Rather than relaxing all four restrictions at once, we could instead remove restrictions as requested. Such a strategy may lead to smaller changes, but on the other hand may lead to more changes. Perhaps it is better to make sweeping changes to a new feature while it's settling, rather than having developers try and develop against a moving target.
We could imagine adding explicit annotations to particular types or fields to prevent HasField
constraints being solved automatically for those cases, and relax the restrictions only when the annotations are present.
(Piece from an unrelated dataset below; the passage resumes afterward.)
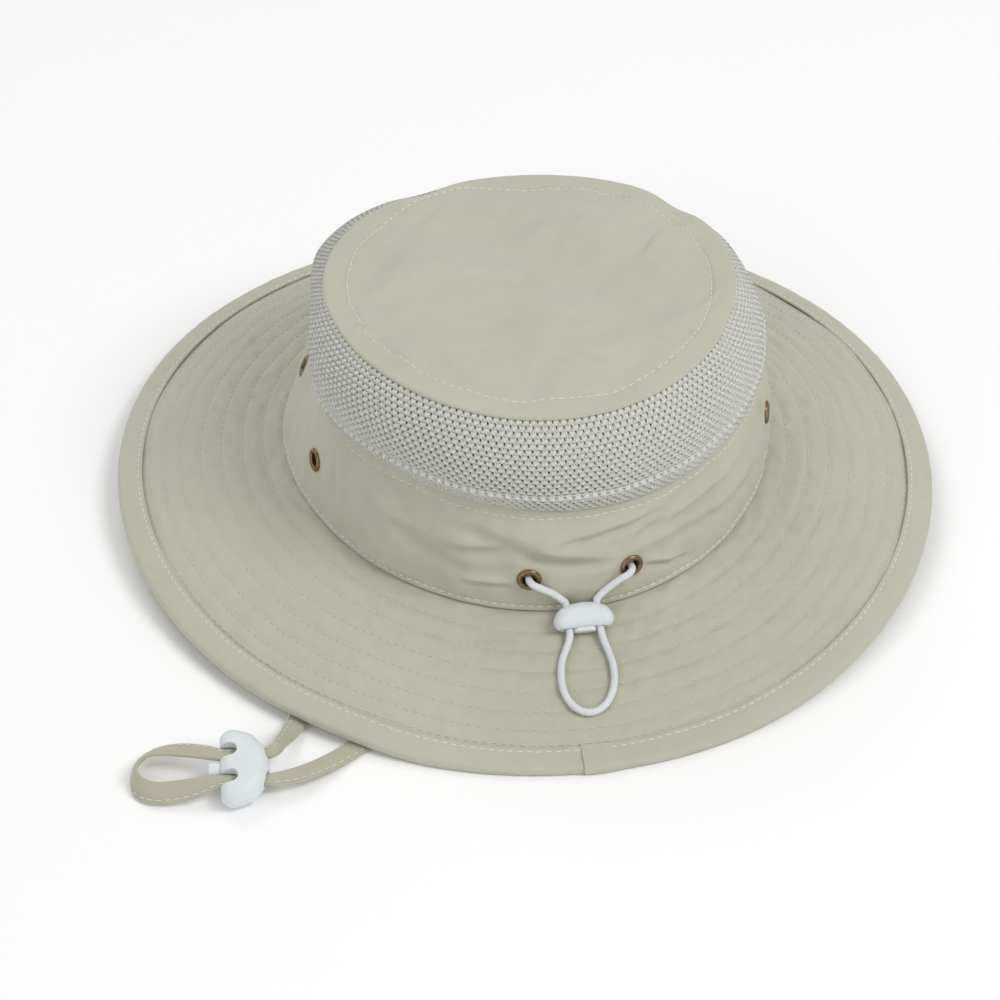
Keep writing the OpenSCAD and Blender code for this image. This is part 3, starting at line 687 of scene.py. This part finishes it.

However this requires new syntax (or a new modifier) and requires the author of the original datatype to add an annotation, which may prevent downstream users from adding useful HasField
instances.
The original version of this proposal suggested that the optimiser should refrain from assuming canonicity for HasField
dictionaries (similar to the IP
class used for implicit parameters). This would reduce optimization opportunities for all uses of HasField
, and it is difficult to characterise how bad this might impact runtime performance. Instead, the current version opts to make users responsible for ensuring that potentially-incoherent HasField
instances are not problematic in their context.
Ollie Charles has offered to help implement this proposal if it is accepted.